-- begin Material for the task --
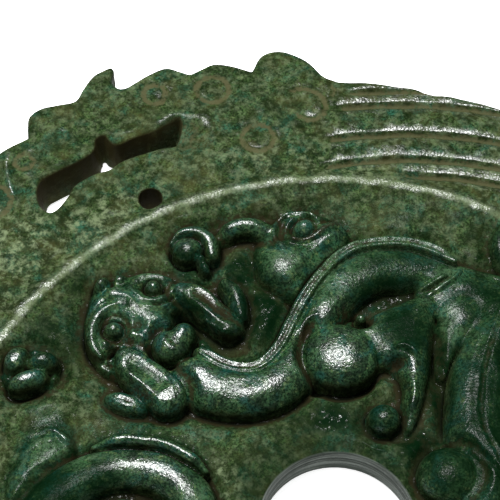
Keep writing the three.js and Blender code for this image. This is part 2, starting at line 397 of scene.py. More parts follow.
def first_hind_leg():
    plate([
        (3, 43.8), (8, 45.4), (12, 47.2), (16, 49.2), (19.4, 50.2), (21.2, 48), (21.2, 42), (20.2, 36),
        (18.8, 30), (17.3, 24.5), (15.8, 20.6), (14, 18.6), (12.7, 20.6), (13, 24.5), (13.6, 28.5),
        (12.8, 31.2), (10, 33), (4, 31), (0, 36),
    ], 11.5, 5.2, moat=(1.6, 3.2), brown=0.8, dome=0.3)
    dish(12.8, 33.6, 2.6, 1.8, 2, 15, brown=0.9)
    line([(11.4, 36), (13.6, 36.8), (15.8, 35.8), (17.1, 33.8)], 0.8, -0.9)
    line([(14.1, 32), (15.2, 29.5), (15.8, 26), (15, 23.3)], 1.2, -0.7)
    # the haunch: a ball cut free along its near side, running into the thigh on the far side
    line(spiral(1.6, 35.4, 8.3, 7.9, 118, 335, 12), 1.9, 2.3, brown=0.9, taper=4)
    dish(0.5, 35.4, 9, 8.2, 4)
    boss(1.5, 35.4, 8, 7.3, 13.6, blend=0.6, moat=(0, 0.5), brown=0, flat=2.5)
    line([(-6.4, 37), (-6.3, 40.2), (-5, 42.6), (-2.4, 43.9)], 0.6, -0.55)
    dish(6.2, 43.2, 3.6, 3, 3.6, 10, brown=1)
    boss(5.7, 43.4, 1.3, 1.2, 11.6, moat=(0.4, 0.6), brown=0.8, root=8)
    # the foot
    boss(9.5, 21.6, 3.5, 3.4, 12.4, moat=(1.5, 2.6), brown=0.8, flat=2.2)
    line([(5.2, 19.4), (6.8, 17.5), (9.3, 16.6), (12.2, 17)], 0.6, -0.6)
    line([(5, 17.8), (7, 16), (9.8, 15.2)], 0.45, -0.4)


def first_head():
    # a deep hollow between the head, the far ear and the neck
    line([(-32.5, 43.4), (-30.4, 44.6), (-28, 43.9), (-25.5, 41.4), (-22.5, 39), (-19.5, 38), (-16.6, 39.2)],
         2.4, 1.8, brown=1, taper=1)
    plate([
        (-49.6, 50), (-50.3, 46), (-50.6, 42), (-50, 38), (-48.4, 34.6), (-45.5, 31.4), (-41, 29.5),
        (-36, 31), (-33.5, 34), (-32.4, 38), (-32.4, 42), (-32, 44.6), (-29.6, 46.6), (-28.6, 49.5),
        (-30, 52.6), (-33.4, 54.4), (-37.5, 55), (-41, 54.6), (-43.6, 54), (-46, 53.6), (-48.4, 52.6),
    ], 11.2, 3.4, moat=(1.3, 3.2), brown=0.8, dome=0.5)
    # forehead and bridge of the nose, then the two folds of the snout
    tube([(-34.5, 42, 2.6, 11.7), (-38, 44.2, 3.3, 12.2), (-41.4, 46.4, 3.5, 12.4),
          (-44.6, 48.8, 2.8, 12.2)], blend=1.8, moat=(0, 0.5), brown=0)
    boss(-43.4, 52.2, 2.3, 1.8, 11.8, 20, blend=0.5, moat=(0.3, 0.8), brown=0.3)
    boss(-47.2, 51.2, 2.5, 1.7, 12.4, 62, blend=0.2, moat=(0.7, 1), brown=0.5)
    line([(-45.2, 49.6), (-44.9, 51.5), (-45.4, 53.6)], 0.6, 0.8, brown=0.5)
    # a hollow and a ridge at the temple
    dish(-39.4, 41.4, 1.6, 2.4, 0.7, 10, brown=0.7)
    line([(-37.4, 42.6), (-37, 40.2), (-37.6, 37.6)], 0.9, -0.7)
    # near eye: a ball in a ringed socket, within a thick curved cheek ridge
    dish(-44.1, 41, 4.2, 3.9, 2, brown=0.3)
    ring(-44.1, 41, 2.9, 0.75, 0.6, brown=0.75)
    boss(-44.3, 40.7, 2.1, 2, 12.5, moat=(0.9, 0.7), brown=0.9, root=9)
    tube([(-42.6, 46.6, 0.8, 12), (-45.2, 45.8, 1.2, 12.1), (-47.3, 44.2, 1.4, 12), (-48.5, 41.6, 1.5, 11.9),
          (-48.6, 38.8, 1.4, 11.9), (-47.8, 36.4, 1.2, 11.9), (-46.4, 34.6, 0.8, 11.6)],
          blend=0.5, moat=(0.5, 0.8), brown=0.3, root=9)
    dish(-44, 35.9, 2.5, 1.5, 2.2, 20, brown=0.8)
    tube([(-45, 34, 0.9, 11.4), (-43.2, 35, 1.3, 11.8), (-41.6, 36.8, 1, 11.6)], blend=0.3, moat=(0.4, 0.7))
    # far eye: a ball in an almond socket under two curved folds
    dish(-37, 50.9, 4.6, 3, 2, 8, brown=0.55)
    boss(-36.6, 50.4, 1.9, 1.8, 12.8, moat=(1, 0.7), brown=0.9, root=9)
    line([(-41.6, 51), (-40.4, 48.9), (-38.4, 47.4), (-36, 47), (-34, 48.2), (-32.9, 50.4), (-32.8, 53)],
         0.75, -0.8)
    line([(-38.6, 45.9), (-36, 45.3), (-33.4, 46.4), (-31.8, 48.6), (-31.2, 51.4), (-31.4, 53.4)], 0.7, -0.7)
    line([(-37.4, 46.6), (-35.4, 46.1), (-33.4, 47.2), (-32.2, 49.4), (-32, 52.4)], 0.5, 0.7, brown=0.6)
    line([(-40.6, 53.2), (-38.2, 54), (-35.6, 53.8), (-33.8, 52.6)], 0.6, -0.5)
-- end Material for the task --
-- begin Material for the task --
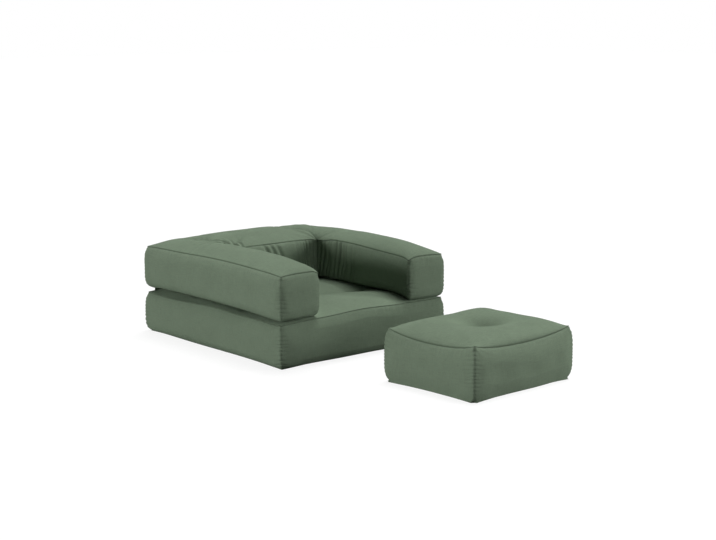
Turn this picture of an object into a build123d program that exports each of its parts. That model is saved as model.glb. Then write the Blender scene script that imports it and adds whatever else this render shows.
-- end Material for the task --
What this task involves.
In the material above, show every line where the word "parts" turns up.

Expected answer.
Keep writing the three.js and Blender code for this image. This is part 2, starting at line 397 of scene.py. More parts follow.
Turn this picture of an object into a build123d program that exports each of its parts. That model is saved as model.glb. Then write the Blender scene script that imports it and adds whatever else this render shows.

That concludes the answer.